# mechanic wannabe



## mda (Jan 2, 2005)

Hello.. I just found this website. I'm thinking about going to vocational school to became a small engine mechanic. Can anyone gave me info on being a mechanic from their experience? I took a couple of shop classes back in high school. I live in an apartment so I don't own any outdoor power equipment right now. But I'm interested in mechanical things.


----------



## bugman (Aug 12, 2004)

well learn yourself. schools one thing but buying or finding a used old engine will help you considerablly. i'd start with a little 3 to a 3.5 engine. they are simple and easy. and of course there's a book. i think it's the hanes small engine repair book. try that that contains mostly what you should need and what to do. i've read em and they are pretty good. and oh you live in an apartment well then if you can't work outside i'd find a place to or rather where ever is alright to. somewhere where oil is not a problem to spill. me i learned myself. and mostly from racin em.


----------



## bbnissan (Nov 7, 2004)

You could take the route that I took....

I started out by getting a job in a small engine shop as a parts manager back when I was in high school. After about a year of observing the mechanics and learning about equipment by helping customers with parts, I was finally given the chance to work on some stuff myself. I never really went to school (until much later on) and never really read any books on the subject...I just learned from the other mechanics in the shop. The guys I learned from were great teachers and they all had more experience than you can imagine (in fact, I learned more from them than I ever did in any of the vendor schools I went to). One of the mechanics began his career as a cheif mechanic in the Air Force during the Korean War. This guy had more tricks up his sleeves for fixing stuff than everyone else in the shop put together. Another one of the guys was a master machinist and maintenance guru who worked for Makita power tools, but worked in the shop part time. He is probably the best 2-cycle mechanic within a 100 mile radius of where I live and the guy can usually tell you what's wrong with a piece of equipment by pulling it over a few times and listening to how it sounds!
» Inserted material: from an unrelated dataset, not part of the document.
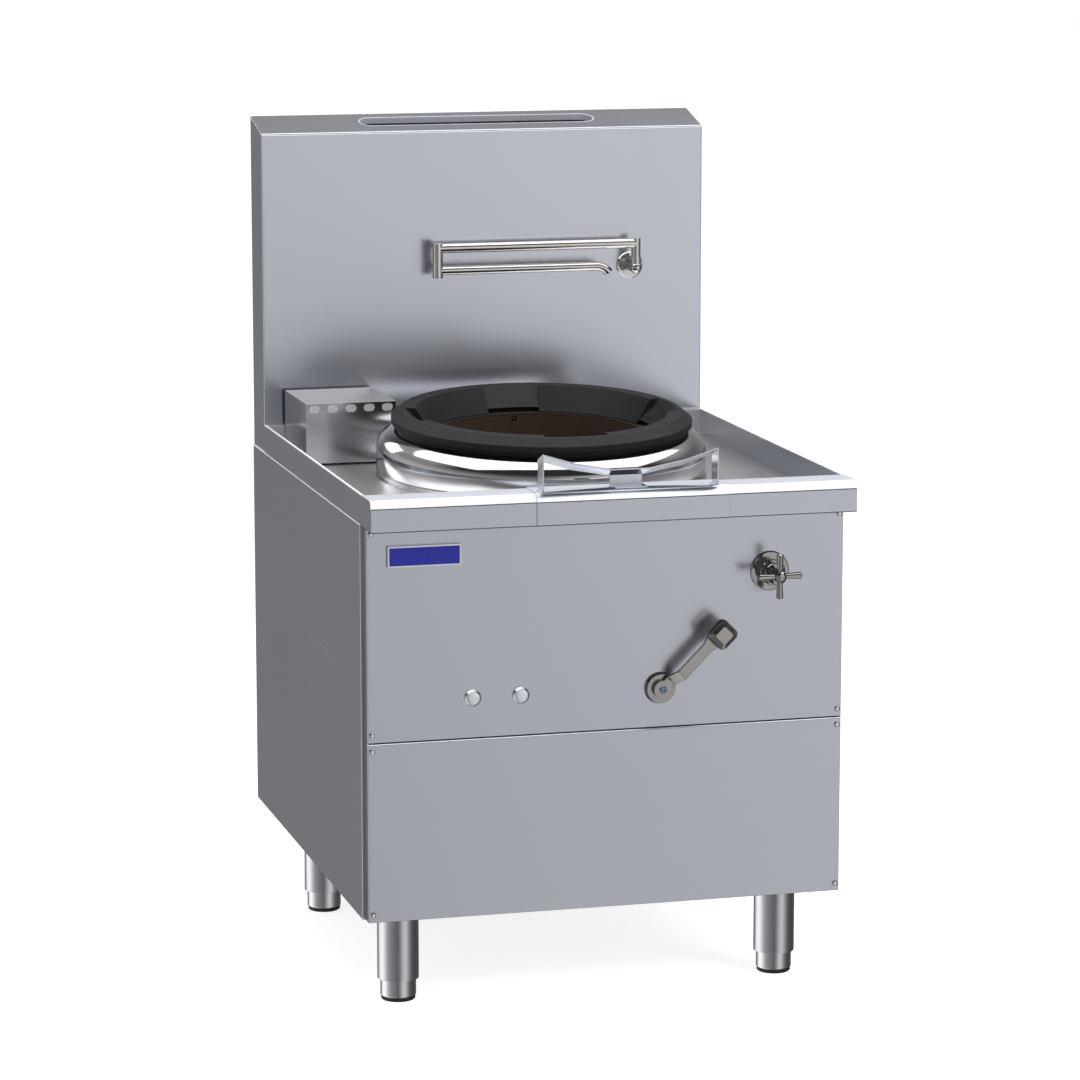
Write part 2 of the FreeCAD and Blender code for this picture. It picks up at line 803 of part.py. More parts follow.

Which ever route you choose, just remember one thing...being a small engine mechanic is a seasonal thing, especially when living in the south. You'll end up working long hours between April and October, and spend the rest of the time doing nothing. If you live in the south I suggest you have a back up job for the winter months so you don't go broke.


----------



## hankster (Jan 1, 1998)

It's seasonal in the North too. Our shop goes from a high of over 100 techs in the summer to about 20 in the winter. Our service area covers all of MI, Northern IN and northern OH.


----------



## mda (Jan 2, 2005)

Thanks for the replys. I was thinking about getting an engine to tear down then put back together. Read that a chainsaw has a pretty simple engine in it. I live in the north, so I was thinking I could work on lawn mowers and such in the summer and then snowblowers and snowmobiles in the winter. I thought that it might be a seasonal job. Chances to get layed off in the winter. Know of one shop that is closed until spring.


----------



## mda (Jan 2, 2005)

I went to the tool supply store picked up a repair manuel. It was for Biggs & Stratton engines. Told how to repair parts on the engine, I thought it would be good to read. But it didn't tell how the basic engine works. So I went down to the local lawn mower dealer and found a book on how small engines work and what every part does. This is more of the book I was looking for. The book is put out by Briggs & Stratton. Looks like very informative reading.


----------



## bugman (Aug 12, 2004)

hey briggs sells a cd with them all on their site if you feel like getting em. oh and a chainsaw engine, simple due to a 2-cycle engine, learn both and your set for a little buisness, 2 cycles are the easiest but can be very picky sometimes, a good briggs 4 cycle are not very picky except on oil, i recommend a non multi viscosity 10W-30 oil with detergent. and multi for winter use reason being they say not use it in them but thats for summer, in the winter its good, gives cold starting protection and engine protection


----------



## roperdude91 (Nov 10, 2004)

get an old briggs 3.o or 3.5hp to start
ya will figure them out pretty quick aftter that


----------